Colvin, Cohen, Wells, Vasquez, Gale, Marvel, Haines, Goeke, Wherry, Kroupa, and Paris, JJ., agree with this concurring opinion.Sec. 6226(b) provides that if the tax matters partner (TMP) does not file a readjustment petition, certain other partners may file petitions for readjustment of the partnership items. If more than one such partner brings an action under subsec. (b), the first such action brought goes forward in the Tax Court. Sec. 6229(b)(2). If the TMP has not brought an action and an eligible partner brings the sole action under subsec. (b) solely for the purpose of asserting that the limitations period had expired with respect to that partner, as permitted by the flush language of subsec. (d), there would be no other issue presented in that action.
This analysis is complicated but not altered by the fact that pursuant to sec. 6226(d)(2), no partner may file a readjustment petition “unless such partner would (after the application of paragraph (1) of this subsection) be treated as a party to the proceeding.” Except for the provision in the flush language of subsec. (d)(1), which cured the problem for all purposes, this provision would give rise to the same sort of circularity previously noted with regard to the interaction of subsecs, (c) and (d)(1).
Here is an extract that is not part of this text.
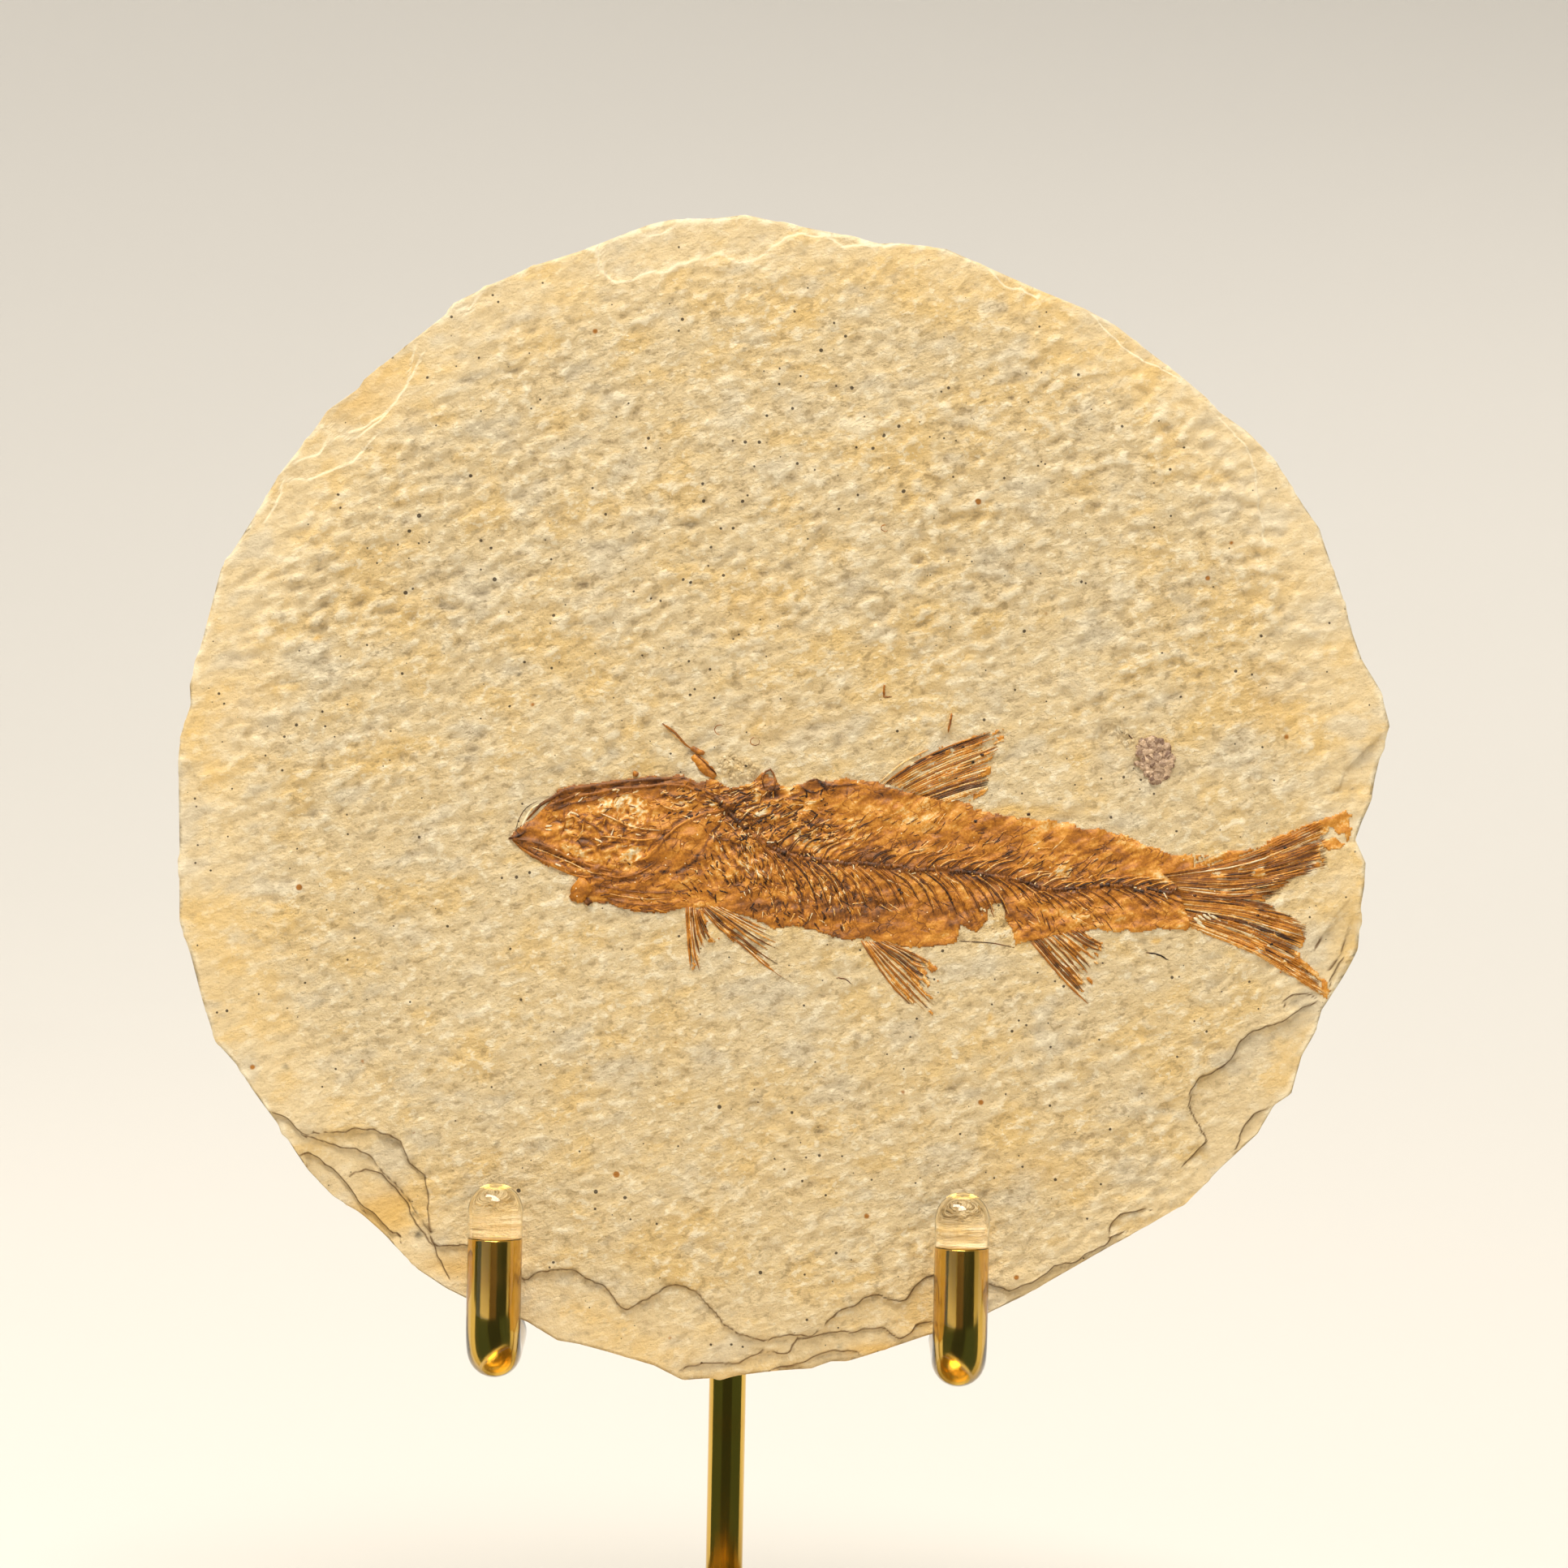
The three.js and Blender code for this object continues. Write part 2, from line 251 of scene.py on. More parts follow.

It is true, as Judge Halpem notes, that the parties have not argued this point. Dissenting op. p. 470. But then again, neither party has questioned this Court’s jurisdiction.
In collection actions brought pursuant to sec. 6330(d) the caselaw is similarly well established that the assertion of a limitations bar on assessment constitutes a challenge to the underlying liability, which is properly at issue in the collection proceeding only if the taxpayer has had no prior opportunity to dispute it. See Hoffman v. Commissioner, 119 T.C. 140, 145 (2002); Boyd v. Commissioner, 117 T.C. 127, 130 (2001).
Apart from the Manroes, the only partners in the partnership are two trusts that the Manroes created for the benefit of their children. Because these trusts contributed only cash to the partnership, they have no basis adjustments to be adjudicated, now or later.